The expiring October natural gas futures contract is expected to open 3 cents lower Friday morning at $3.94, with traders squaring books as it goes off the board. Weather forecasts continue to be unsupportive, and technical thresholds remain intact. Overnight oil markets were mixed.

The ability of the market to integrate a hefty storage build into pricing essentially without missing a beat may be sending latent bullish signals. Traders wonder whether even though the market fell initially when the storage figures were released Thursday morning, it still was able to absorb a near-100 Bcf build rather easily.

“Most guys were looking in the 98 Bcf range, so it came in pretty much as expected,” said a New York floor trader. “To get this market moving one way or another there is going to have to be a big weather-related event. If you look at these numbers, these are big for this time of year, but the market did not react, so that has to tell you something.”

Others see the market’s non-reaction to the bearish number as setting up an active expiration Friday. “The ability of this market to absorb a seemingly bearish storage report would appear to set the stage for an active trade tomorrow with the October contract going off the board. While some of [Thursday’s] strength may have related to option expires, we feel that this is simply a market which much of the bearish news has been priced in and fresh selling tends to dry up at levels below $3.85 in nearby futures,” said Jim Ritterbusch of Ritterbusch and Associates in closing comments Thursday to clients.

“While our downside target to the $3.75 level remains intact in the November contract, we feel that today’s lows will need to be violated early next week if any downside momentum is to be maintained. The fundamentals still look bearish with the temperature views still mild into the second week of October and with the dynamic of significant deficit contraction still intact. But we are also conceding to a choppy/sideways trading affair that could extend well into next month.

“With values currently trading near the middle of our expected trading range, we will caution against fresh entry into either side of the market. [Thursday’s] 97 Bcf storage injection exceeded average street ideas by 5 Bcf and shrunk the deficit against five-year averages to 12.5% in maintaining our expectations for about a 1% contraction in the deficit per the week through the remainder of the injection cycle.”

Power buyers looking ahead to the weekend across the vast PJM footprint will likely have moderating loads and increased renewables generation. WSI Corp. in its morning outlook said, “high pressure will promote fair and warm conditions across the power pool today through the weekend. High pressure is expected to weaken early next week. This may allow a storm system over the southern U.S. to move northward, while a cold front may sag southward. This will lead to increasing cloud cover, and increasing chance of light rain and a downward trend with temperatures.

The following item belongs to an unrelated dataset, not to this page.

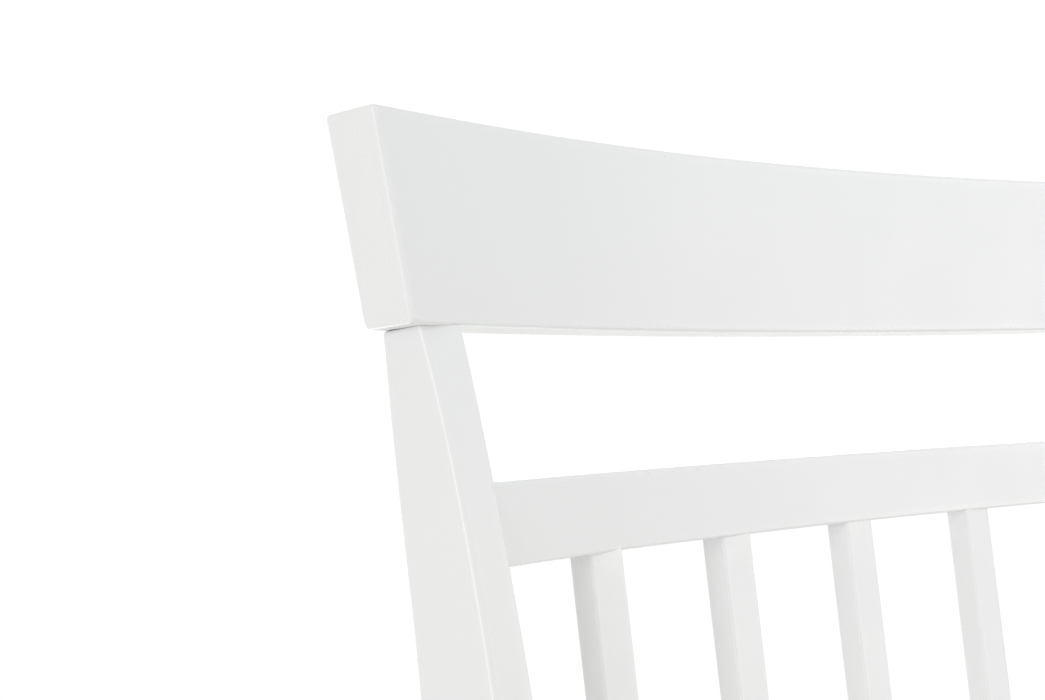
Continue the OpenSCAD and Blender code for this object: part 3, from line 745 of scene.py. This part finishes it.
piece("side_stretcher_left_bar", side_stretcher(), paint_y, "side_stretcher_left", mirror=True)
piece("side_stretcher_right_bar", side_stretcher(), paint_y, "side_stretcher_right")
piece("front_stretcher_bar", front_stretcher(), paint_x, "front_stretcher")
piece("rear_stretcher_bar", rear_stretcher(), paint_x, "rear_stretcher")

# ---------------------------------------------------------------- CAD nodes that stay, with eased edges and better finishes
for name, mat, width in (
    ("seat", paint_x, 2.4), ("seat_rail_front", paint_x, 1.8), ("seat_rail_back", paint_x, 1.8),
    ("seat_rail_left", paint_y, 1.8), ("seat_rail_right", paint_y, 1.8),
    ("corner_block_front_left", wood, 0.8), ("corner_block_front_right", wood, 0.8),
    ("corner_block_back_left", wood, 0.8), ("corner_block_back_right", wood, 0.8),
    ("crest_dowels", wood, 0.0), ("seat_screws", steel, 0.0), ("block_screws", steel, 0.0),
    ("rocker_bolts", steel, 0.3), ("rocker_barrel_nuts", steel, 0.3), ("arm_bolts", steel, 0.3),
    ("arm_barrel_nuts", steel, 0.3), ("bolt_caps", plastic, 0.6),
):
    o = nodes[name]
    for i in range(max(1, len(o.data.materials))):
        if i < len(o.data.materials):
            o.data.materials[i] = mat
        else:
            o.data.materials.append(mat)
    if width:
        w = o.modifiers.new("weld", "WELD")
        w.merge_threshold = 0.00002
        b = o.modifiers.new("ease", "BEVEL")
        b.width, b.segments, b.limit_method, b.angle_limit = width * MM, 4, "ANGLE", rad(32)
        b.use_clamp_overlap = True
        n = o.modifiers.new("normals", "WEIGHTED_NORMAL")
        n.mode, n.weight, n.keep_sharp = "FACE_AREA", 60, True

# ---------------------------------------------------------------- floor, light and camera
floor_me = bpy.data.meshes.new("floor")
bm = bmesh.new()
bmesh.ops.create_circle(bm, cap_ends=True, segments=96, radius=2.7)
bm.to_mesh(floor_me)
bm.free()
floor = bpy.data.objects.new("floor", floor_me)
bpy.context.scene.collection.objects.link(floor)
fm = bpy.data.materials.new("floor_pale")
fm.use_nodes = True
nt = fm.node_tree
nt.nodes.clear()
g = G(nt)
outn = g.new("ShaderNodeOutputMaterial")
dif = g.new("ShaderNodeBsdfDiffuse")
dif.inputs["Color"].default_value = (0.86, 0.86, 0.86, 1)
tra = g.new("ShaderNodeBsdfTransparent")
geo = g.new("ShaderNodeNewGeometry")
ln = g.new("ShaderNodeVectorMath", operation="LENGTH")
nt.links.new(geo.outputs["Position"], ln.inputs[0])
fade = g.range(ln.outputs["Value"], 1.1, 2.6, 0.0, 1.0, smooth=True)
mixs = g.new("ShaderNodeMixShader")
nt.links.new(fade, mixs.inputs[0])
nt.links.new(dif.outputs[0], mixs.inputs[1])
nt.links.new(tra.outputs[0], mixs.inputs[2])
nt.links.new(mixs.outputs[0], outn.inputs[0])
floor_me.materials.append(fm)

# a white cyclorama far behind everything: only the camera sees it, and it lights nothing
dome_me = bpy.data.meshes.new("backdrop")
bm = bmesh.new()
bmesh.ops.create_icosphere(bm, subdivisions=4, radius=40.0)
bm.to_mesh(dome_me)
bm.free()
dome = bpy.data.objects.new("backdrop", dome_me)
bpy.context.scene.collection.objects.link(dome)
dm = bpy.data.materials.new("backdrop_white")
dm.use_nodes = True
dm.node_tree.nodes.clear()
g = G(dm.node_tree)
em = g.new("ShaderNodeEmission")
em.inputs["Color"].default_value = (1, 1, 1, 1)
em.inputs["Strength"].default_value = 1.02
dm.node_tree.links.new(em.outputs[0], g.new("ShaderNodeOutputMaterial").inputs[0])
dome_me.materials.append(dm)
dome.visible_diffuse = dome.visible_glossy = dome.visible_transmission = False
dome.visible_volume_scatter = dome.visible_shadow = False

world = bpy.data.worlds.new("studio")
bpy.context.scene.world = world
world.use_nodes = True
bg = world.node_tree.nodes["Background"]
bg.inputs[0].default_value = (0.708, 0.715, 0.674, 1)
bg.inputs[1].default_value = 1.0


def soft(name, loc, target, size, watts):
    """A softbox; watts is its strength in red, green and blue."""
    d = bpy.data.lights.new(name, "AREA")
    d.shape, d.size, d.size_y = "RECTANGLE", size[0], size[1]
    top = max(watts)
    d.energy, d.color = top, tuple(w / top for w in watts)
    o = bpy.data.objects.new(name, d)
    bpy.context.scene.collection.objects.link(o)
    o.location = loc
    o.rotation_mode = "QUATERNION"
    o.rotation_quaternion = (Vector(target) - Vector(loc)).to_track_quat("-Z", "Y")
    o.visible_camera = False
    return o


AIM = (-0.15, 0.2, 0.9)


def around(azimuth, dist, z):
    """A place round the back's left end: azimuth runs from -X towards -Y."""
    a = rad(azimuth)
    return (AIM[0] - dist * math.cos(a), AIM[1] - dist * math.sin(a), z)


soft("softbox_left", around(13.5, 2.2, 1.1), AIM, (0.55, 1.2), (12.8, 12.1, 13.2))
soft("softbox_strip", around(46, 2.2, 1.25), AIM, (0.25, 1.6), (1.8, 1.8, 1.8))
soft("softbox_right", around(140, 2.2, 1.1), AIM, (0.7, 1.2), (6.9, 6.4, 6.3))
soft("softbox_high", (0.62, -0.48, 1.85), (0, 0.25, 1.0), (0.5, 0.5), (1.9, 2.2, 2.5))
soft("softbox_side", (1.1, -0.2, 1.5), (0.0, 0.25, 1.0), (0.5, 0.5), (0.45, 0.35, 0.7))
soft("softbox_top", (-0.1, 0.5, 2.6), AIM, (1.2, 1.2), (3.6, 3.6, 3.6))
soft("bounce_low", (0.0, 1.9, 0.5), (-0.1, 0.25, 0.95), (1.6, 0.7), (3.0, 3.0, 3.0))
soft("bounce_under", (0.3, 0.75, 0.2), (0.1, 0.25, 0.95), (0.9, 0.35), (2.3, 2.3, 2.2))
soft("bounce_behind", (1.3, 1.75, 1.0), (0.0, 0.25, 0.95), (1.8, 0.9), (8.0, 8.0, 8.0))

F_PX, PSI, PITCH_DEG, ROLL = 2037.336, 44.239, -3.747, 3.104
ps, th, ro = rad(PSI), rad(PITCH_DEG), rad(ROLL)
L = Vector((math.sin(ps) * math.cos(th), math.cos(ps) * math.cos(th), math.sin(th)))
R = Vector((math.cos(ps), -math.sin(ps), 0))
U = R.cross(L)
R2, U2 = R * math.cos(ro) + U * math.sin(ro), -R * math.sin(ro) + U * math.cos(ro)
cam_d = bpy.data.cameras.new("camera")
cam_d.sensor_width, cam_d.sensor_fit, cam_d.lens = 36.0, "HORIZONTAL", F_PX * 36.0 / 1045.0
cam_d.clip_start, cam_d.clip_end = 0.02, 100
cam = bpy.data.objects.new("camera", cam_d)
bpy.context.scene.collection.objects.link(cam)
m = Matrix((R2, U2, -L)).transposed().to_4x4()
m.translation = Vector((-0.760864, -0.321954, 1.004212))
cam.matrix_world = m
bpy.context.scene.camera = cam
bpy.context.scene.view_settings.view_transform = "Standard"
bpy.context.scene.view_settings.look = "None"

bpy.context.view_layer.update()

“High pressure will generally support light and variable wind generation during the forecast period, though a couple of spikes in generation are possible during the next couple of nights. Output may top out in excess of 1 GW. Plentiful sunshine will support solar generation prospects through the weekend,” WSI predicted.

In overnight Globex trading November crude oil rose 56 cents to $93.09/bbl and November RBOB gasoline fell fractionally to $2.5375/gal.